What happens when the economy stops performing? The first thing that will occur is that some investors will sell their investments, intending to either take their profits or to cut their losses. Stock prices decline, as everyone starts acting the same way.
The interesting situation here is that even the market participants who correctly anticipated that stock prices will eventually crash have no way of profiting from their correct analysis, not without short selling before involved.
This is because based on the earlier scenario, an investor can only make money when the stocks they invest in go up, and not down. If you think the stock market is currently a bubble, the only thing you can do is to wait on the investment sideline and avoid making any losses. There is nothing you can do to make money. It’s just like the Singapore property market today.
Instead of only making money by choosing the right stocks that will increase in price, the main idea behind short selling is that market participants can now make money by choosing the right stocks that will decrease in price.
How Traders Short Sell Stocks
The main way of short selling a stock is to borrow it from a brokerage firm that is able to lend it. The stock borrowed has to be an actual stock that the firm owns, or by someone who has lend it to the firm.
Traders who short sell stocks will have to eventually close their position. For example, if a trader short sells a stock at $1, and it falls to $0.90 a month later, he can close the position and profit $0.10. If the price increases, he would make losses. During the time that the short position is open, interest would have to be paid on the borrowed stock. As such, short selling is seen as trading at best, and speculating at worst.
Another popular, though somewhat illegal, way of short selling stocks would be to do what is known as a naked short. A naked short refers to the practise of selling stocks without even borrowing them. A naked short essentially means traders are selling stocks to the market that they do not even own in the first place. While naked short selling is deemed illegal in most stock exchanges, they still exist due to regulatory and trading execution loopholes.

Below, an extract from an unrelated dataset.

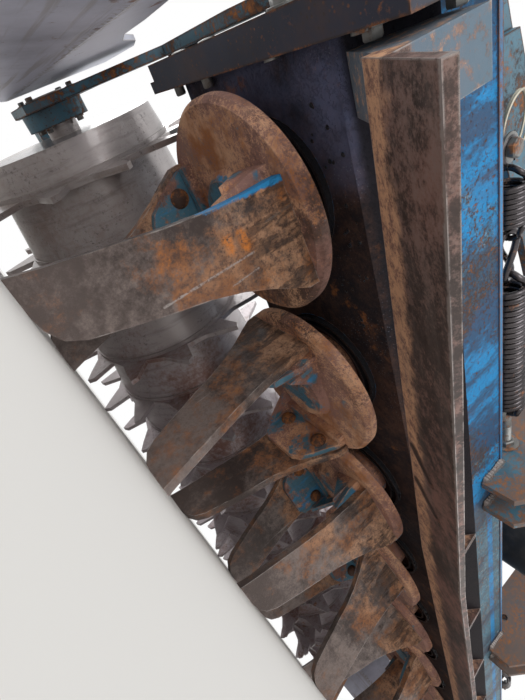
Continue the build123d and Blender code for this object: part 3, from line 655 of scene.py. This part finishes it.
class HARROW_OT_trough(bpy.types.Operator):
    """Trough, its cover and end plates, with the cover's bolts along both edges"""

    bl_idname = "harrow.trough"
    bl_label = "Trough and end plates"

    def execute(self, context):
        bolt = context.scene.harrow_sizes.bolt
        under = trough_paint()
        dress(under, "trough")
        dress(painted("cover_paint", "sky", "brown", 0.56, 0.42, grime=0.6), "trough_cover")
        dress(painted("end_plate_paint", "navy", "dark", 0.50, shift=2), "end_plate_right", "end_plate_left")
        zinc = bare_steel("frame_bolt_zinc", rust=0.52)
        cover = Skin()
        for side in (-1, 1):
            for x in np.arange(-1.15, 1.16, 0.1):
                if side < 0 or not 0.36 < abs(x) < 0.47:  # the link plates stand on the front edge there
                    cover.hex_head(place(x, side * 0.176, COVER), UP, 0.0072, 0.0052, turn=x * 7)
        cover.make("cover_bolts", zinc)
        for word, side in SIDES:
            out, inward = (side, 0, 0), (-side, 0, 0)
            ends = Skin()
            for y in (-0.15, -0.075):  # low heads, so that the roller's arms clear them
                ends.dome_head(place(side * BAR, y, 0.353), out, bolt, 0.0024)
            for y in (0.075, 0.16, 0.215):
                ends.hex_head(place(side * BAR, y, 0.353), out, bolt, 0.009, turn=y * 9)
            for y, z in ((-0.17, 0.45), (-0.17, 0.49), (0.17, 0.45), (0.17, 0.49), (0.09, 0.49),
                         (-0.09, 0.49)):
                ends.hex_head(place(side * (END + 0.015), y, z), out, 0.009, 0.008, turn=y * 9)
            for y, z in ((0.185, 0.345), (0.225, 0.400), (0.225, 0.470)):
                ends.hex_head(place(side * END, y, z), inward, 0.0095, 0.009, turn=y * 5)
            for y, r, high in ((-0.143, 0.007, 0.011), (-0.066, 0.007, 0.011), (0.067, 0.008, 0.003),
                               (0.185, 0.008, 0.003)):
                ends.lathe([(0, -0.001), (r, -0.001), (r, high * 0.85), (r * 0.8, high), (0, high)],
                           place(side * END, y, 0.331), inward, 14)
            ends.make(f"end_bolts_{word}", zinc)
        self.spatter().make("weld_spatter", under, slot="blue_paint")
        return {"FINISHED"}

    def spatter(self):
        """Drops of weld under the trough's right end: half balls of random size at random places."""
        drops, chance = Skin(), np.random.default_rng(7)
        spans = (0.86, 1.15), (0.078, 0.136), (0.0012, 0.0030)
        for x, y, r in zip(*[chance.uniform(low, high, 34) for low, high in spans]):
            drops.dome_head(place(x, y, FLOOR), -UP, r, r * 0.8)
        return drops


class HARROW_OT_front_bar(bpy.types.Operator):
    """Front bar with the welds of its hangers"""

    bl_idname = "harrow.front_bar"
    bl_label = "Front bar"

    def execute(self, context):
        steel = front_bar_steel()
        dress(steel, "front_bar")
        welds = Skin()
        for x in np.linspace(-1.125, 0.310, 5):
            for side in (-1, 1):
                at = x + side * 0.006
                welds.bead(place(at, 0.166, 0.3135), place(at, 0.210, 0.2995), 0.004, (side, 0, 1), seed=x)
        welds.make("front_bar_welds", steel, slot="worn_steel")
        return {"FINISHED"}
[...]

The Case For Allowing Short Selling In The Market
Short selling is not always bad for the stock market. One of the main value proposition it provides is that it helps maintain stock market discipline by preventing prices of stocks to be aggressively bid up in an unsustainable manner.
In other words, by allowing traders to profit from short selling, stock exchanges are able to use these traders and their analysis to prevent stock market bubbles from forming in the first place. Short selling also provides liquidity in the market.
The Case For NOT Allowing Short Selling In The Market
At the same time, excessive short selling can have a devasting effect on companies that are undergoing short-term challenges, but are generally still healthy in the long run.
That is because short-sellers, who we have already mentioned are not even owners of the company, can directly cause a company’s stock price to collapse through excessive speculation. A company, which is the target of short sellers, may find their stock price declining even though the bulk of their investors continue to have faith in the ability of management to turn things around. When that happens, a company and its investors are unfairly penalised by short-sellers.
Because of that, most stock exchanges take a very serious view on short selling that does not comply with regulatory requirements.